Short problem:
Restate every entry word for word.

━━ Excerpted records ━━

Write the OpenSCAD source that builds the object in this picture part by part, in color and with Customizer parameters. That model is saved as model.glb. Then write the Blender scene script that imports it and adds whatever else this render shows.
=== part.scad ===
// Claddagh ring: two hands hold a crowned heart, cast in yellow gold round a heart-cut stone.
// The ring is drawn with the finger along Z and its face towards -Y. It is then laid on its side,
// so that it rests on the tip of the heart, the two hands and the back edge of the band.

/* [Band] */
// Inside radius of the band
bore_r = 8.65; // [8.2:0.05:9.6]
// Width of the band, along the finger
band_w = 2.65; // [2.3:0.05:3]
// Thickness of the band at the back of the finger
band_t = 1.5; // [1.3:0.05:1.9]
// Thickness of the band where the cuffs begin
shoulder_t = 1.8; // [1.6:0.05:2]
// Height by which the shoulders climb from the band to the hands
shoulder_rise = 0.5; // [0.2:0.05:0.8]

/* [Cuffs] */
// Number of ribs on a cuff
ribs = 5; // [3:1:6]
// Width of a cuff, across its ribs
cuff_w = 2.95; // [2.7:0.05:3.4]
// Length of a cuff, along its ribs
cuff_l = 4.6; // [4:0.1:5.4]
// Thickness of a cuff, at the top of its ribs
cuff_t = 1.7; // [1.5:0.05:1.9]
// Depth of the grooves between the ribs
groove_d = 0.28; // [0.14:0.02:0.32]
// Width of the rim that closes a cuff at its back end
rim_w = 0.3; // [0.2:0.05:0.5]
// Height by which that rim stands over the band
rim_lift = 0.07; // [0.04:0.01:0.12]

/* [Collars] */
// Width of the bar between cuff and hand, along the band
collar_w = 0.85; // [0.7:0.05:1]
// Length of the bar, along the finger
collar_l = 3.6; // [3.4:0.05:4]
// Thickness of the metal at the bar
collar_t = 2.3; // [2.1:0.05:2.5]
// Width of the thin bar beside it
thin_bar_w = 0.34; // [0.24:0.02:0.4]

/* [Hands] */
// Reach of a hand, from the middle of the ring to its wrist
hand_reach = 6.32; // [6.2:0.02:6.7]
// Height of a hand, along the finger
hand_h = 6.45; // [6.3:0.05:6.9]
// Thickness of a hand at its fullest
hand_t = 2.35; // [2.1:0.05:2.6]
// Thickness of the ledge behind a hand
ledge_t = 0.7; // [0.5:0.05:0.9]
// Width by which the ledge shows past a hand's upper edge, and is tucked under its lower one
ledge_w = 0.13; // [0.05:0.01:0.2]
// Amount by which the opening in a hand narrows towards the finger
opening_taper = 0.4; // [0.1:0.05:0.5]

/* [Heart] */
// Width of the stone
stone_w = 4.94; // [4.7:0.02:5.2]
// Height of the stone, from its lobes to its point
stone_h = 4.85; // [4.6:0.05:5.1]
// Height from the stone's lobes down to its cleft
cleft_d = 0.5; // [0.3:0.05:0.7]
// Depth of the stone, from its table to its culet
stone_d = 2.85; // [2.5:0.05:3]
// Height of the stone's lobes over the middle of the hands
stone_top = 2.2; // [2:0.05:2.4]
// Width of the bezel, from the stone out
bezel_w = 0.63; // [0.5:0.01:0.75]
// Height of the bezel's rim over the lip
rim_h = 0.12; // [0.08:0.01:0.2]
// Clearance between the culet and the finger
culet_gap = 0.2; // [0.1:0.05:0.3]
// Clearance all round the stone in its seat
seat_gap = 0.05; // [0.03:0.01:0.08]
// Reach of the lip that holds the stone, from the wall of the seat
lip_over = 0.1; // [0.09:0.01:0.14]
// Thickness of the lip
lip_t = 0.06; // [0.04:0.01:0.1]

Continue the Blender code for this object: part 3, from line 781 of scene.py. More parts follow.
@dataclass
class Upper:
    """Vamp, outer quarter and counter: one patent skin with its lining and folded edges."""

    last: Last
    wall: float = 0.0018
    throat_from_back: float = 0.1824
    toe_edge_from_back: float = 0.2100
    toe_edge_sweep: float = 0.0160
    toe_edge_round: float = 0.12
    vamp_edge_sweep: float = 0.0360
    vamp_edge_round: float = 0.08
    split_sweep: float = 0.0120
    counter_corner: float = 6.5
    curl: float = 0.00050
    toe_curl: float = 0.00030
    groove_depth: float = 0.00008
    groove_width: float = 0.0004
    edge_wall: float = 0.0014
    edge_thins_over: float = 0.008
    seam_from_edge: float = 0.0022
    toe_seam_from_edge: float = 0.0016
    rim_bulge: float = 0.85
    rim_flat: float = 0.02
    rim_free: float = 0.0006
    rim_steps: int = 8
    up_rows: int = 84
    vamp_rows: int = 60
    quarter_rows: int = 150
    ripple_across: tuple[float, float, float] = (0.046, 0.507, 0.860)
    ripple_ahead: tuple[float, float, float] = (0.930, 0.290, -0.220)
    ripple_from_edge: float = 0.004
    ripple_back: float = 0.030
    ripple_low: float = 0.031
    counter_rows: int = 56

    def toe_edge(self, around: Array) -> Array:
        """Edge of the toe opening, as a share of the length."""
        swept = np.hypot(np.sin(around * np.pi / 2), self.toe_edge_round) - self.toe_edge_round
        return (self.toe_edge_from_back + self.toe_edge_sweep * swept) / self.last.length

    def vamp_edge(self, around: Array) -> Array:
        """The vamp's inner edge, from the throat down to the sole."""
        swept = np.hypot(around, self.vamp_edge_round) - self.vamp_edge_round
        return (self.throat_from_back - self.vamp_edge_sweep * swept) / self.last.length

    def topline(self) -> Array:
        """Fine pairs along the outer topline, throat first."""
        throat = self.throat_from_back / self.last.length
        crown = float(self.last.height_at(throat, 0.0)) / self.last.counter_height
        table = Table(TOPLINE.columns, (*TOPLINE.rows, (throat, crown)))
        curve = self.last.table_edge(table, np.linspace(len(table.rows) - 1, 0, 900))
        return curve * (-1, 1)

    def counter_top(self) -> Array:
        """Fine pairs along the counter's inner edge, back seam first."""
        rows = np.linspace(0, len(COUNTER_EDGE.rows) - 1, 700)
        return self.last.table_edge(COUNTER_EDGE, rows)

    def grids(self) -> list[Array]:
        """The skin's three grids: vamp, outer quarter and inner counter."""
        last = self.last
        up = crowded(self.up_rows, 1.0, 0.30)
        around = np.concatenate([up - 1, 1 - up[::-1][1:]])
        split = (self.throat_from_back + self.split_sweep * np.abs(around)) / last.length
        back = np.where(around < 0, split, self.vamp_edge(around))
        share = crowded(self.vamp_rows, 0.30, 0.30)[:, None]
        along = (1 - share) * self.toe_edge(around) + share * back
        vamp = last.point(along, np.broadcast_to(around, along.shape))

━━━

Output of the task:
Write the OpenSCAD source that builds the object in this picture part by part, in color and with Customizer parameters. That model is saved as model.glb. Then write the Blender scene script that imports it and adds whatever else this render shows.
=== part.scad ===
// Claddagh ring: two hands hold a crowned heart, cast in yellow gold round a heart-cut stone.
// The ring is drawn with the finger along Z and its face towards -Y. It is then laid on its side,
// so that it rests on the tip of the heart, the two hands and the back edge of the band.

/* [Band] */
// Inside radius of the band
bore_r = 8.65; // [8.2:0.05:9.6]
// Width of the band, along the finger
band_w = 2.65; // [2.3:0.05:3]
// Thickness of the band at the back of the finger
band_t = 1.5; // [1.3:0.05:1.9]
// Thickness of the band where the cuffs begin
shoulder_t = 1.8; // [1.6:0.05:2]
// Height by which the shoulders climb from the band to the hands
shoulder_rise = 0.5; // [0.2:0.05:0.8]

/* [Cuffs] */
// Number of ribs on a cuff
ribs = 5; // [3:1:6]
// Width of a cuff, across its ribs
cuff_w = 2.95; // [2.7:0.05:3.4]
// Length of a cuff, along its ribs
cuff_l = 4.6; // [4:0.1:5.4]
// Thickness of a cuff, at the top of its ribs
cuff_t = 1.7; // [1.5:0.05:1.9]
// Depth of the grooves between the ribs
groove_d = 0.28; // [0.14:0.02:0.32]
// Width of the rim that closes a cuff at its back end
rim_w = 0.3; // [0.2:0.05:0.5]
// Height by which that rim stands over the band
rim_lift = 0.07; // [0.04:0.01:0.12]

/* [Collars] */
// Width of the bar between cuff and hand, along the band
collar_w = 0.85; // [0.7:0.05:1]
// Length of the bar, along the finger
collar_l = 3.6; // [3.4:0.05:4]
// Thickness of the metal at the bar
collar_t = 2.3; // [2.1:0.05:2.5]
// Width of the thin bar beside it
thin_bar_w = 0.34; // [0.24:0.02:0.4]

/* [Hands] */
// Reach of a hand, from the middle of the ring to its wrist
hand_reach = 6.32; // [6.2:0.02:6.7]
// Height of a hand, along the finger
hand_h = 6.45; // [6.3:0.05:6.9]
// Thickness of a hand at its fullest
hand_t = 2.35; // [2.1:0.05:2.6]
// Thickness of the ledge behind a hand
ledge_t = 0.7; // [0.5:0.05:0.9]
// Width by which the ledge shows past a hand's upper edge, and is tucked under its lower one
ledge_w = 0.13; // [0.05:0.01:0.2]
// Amount by which the opening in a hand narrows towards the finger
opening_taper = 0.4; // [0.1:0.05:0.5]

/* [Heart] */
// Width of the stone
stone_w = 4.94; // [4.7:0.02:5.2]
// Height of the stone, from its lobes to its point
stone_h = 4.85; // [4.6:0.05:5.1]
// Height from the stone's lobes down to its cleft
cleft_d = 0.5; // [0.3:0.05:0.7]
// Depth of the stone, from its table to its culet
stone_d = 2.85; // [2.5:0.05:3]
// Height of the stone's lobes over the middle of the hands
stone_top = 2.2; // [2:0.05:2.4]
// Width of the bezel, from the stone out
bezel_w = 0.63; // [0.5:0.01:0.75]
// Height of the bezel's rim over the lip
rim_h = 0.12; // [0.08:0.01:0.2]
// Clearance between the culet and the finger
culet_gap = 0.2; // [0.1:0.05:0.3]
// Clearance all round the stone in its seat
seat_gap = 0.05; // [0.03:0.01:0.08]
// Reach of the lip that holds the stone, from the wall of the seat
lip_over = 0.1; // [0.09:0.01:0.14]
// Thickness of the lip
lip_t = 0.06; // [0.04:0.01:0.1]

Continue the Blender code for this object: part 3, from line 781 of scene.py. More parts follow.
@dataclass
class Upper:
    """Vamp, outer quarter and counter: one patent skin with its lining and folded edges."""

    last: Last
    wall: float = 0.0018
    throat_from_back: float = 0.1824
    toe_edge_from_back: float = 0.2100
    toe_edge_sweep: float = 0.0160
    toe_edge_round: float = 0.12
    vamp_edge_sweep: float = 0.0360
    vamp_edge_round: float = 0.08
    split_sweep: float = 0.0120
    counter_corner: float = 6.5
    curl: float = 0.00050
    toe_curl: float = 0.00030
    groove_depth: float = 0.00008
    groove_width: float = 0.0004
    edge_wall: float = 0.0014
    edge_thins_over: float = 0.008
    seam_from_edge: float = 0.0022
    toe_seam_from_edge: float = 0.0016
    rim_bulge: float = 0.85
    rim_flat: float = 0.02
    rim_free: float = 0.0006
    rim_steps: int = 8
    up_rows: int = 84
    vamp_rows: int = 60
    quarter_rows: int = 150
    ripple_across: tuple[float, float, float] = (0.046, 0.507, 0.860)
    ripple_ahead: tuple[float, float, float] = (0.930, 0.290, -0.220)
    ripple_from_edge: float = 0.004
    ripple_back: float = 0.030
    ripple_low: float = 0.031
    counter_rows: int = 56

    def toe_edge(self, around: Array) -> Array:
        """Edge of the toe opening, as a share of the length."""
        swept = np.hypot(np.sin(around * np.pi / 2), self.toe_edge_round) - self.toe_edge_round
        return (self.toe_edge_from_back + self.toe_edge_sweep * swept) / self.last.length

    def vamp_edge(self, around: Array) -> Array:
        """The vamp's inner edge, from the throat down to the sole."""
        swept = np.hypot(around, self.vamp_edge_round) - self.vamp_edge_round
        return (self.throat_from_back - self.vamp_edge_sweep * swept) / self.last.length

    def topline(self) -> Array:
        """Fine pairs along the outer topline, throat first."""
        throat = self.throat_from_back / self.last.length
        crown = float(self.last.height_at(throat, 0.0)) / self.last.counter_height
        table = Table(TOPLINE.columns, (*TOPLINE.rows, (throat, crown)))
        curve = self.last.table_edge(table, np.linspace(len(table.rows) - 1, 0, 900))
        return curve * (-1, 1)

    def counter_top(self) -> Array:
        """Fine pairs along the counter's inner edge, back seam first."""
        rows = np.linspace(0, len(COUNTER_EDGE.rows) - 1, 700)
        return self.last.table_edge(COUNTER_EDGE, rows)

    def grids(self) -> list[Array]:
        """The skin's three grids: vamp, outer quarter and inner counter."""
        last = self.last
        up = crowded(self.up_rows, 1.0, 0.30)
        around = np.concatenate([up - 1, 1 - up[::-1][1:]])
        split = (self.throat_from_back + self.split_sweep * np.abs(around)) / last.length
        back = np.where(around < 0, split, self.vamp_edge(around))
        share = crowded(self.vamp_rows, 0.30, 0.30)[:, None]
        along = (1 - share) * self.toe_edge(around) + share * back
        vamp = last.point(along, np.broadcast_to(around, along.shape))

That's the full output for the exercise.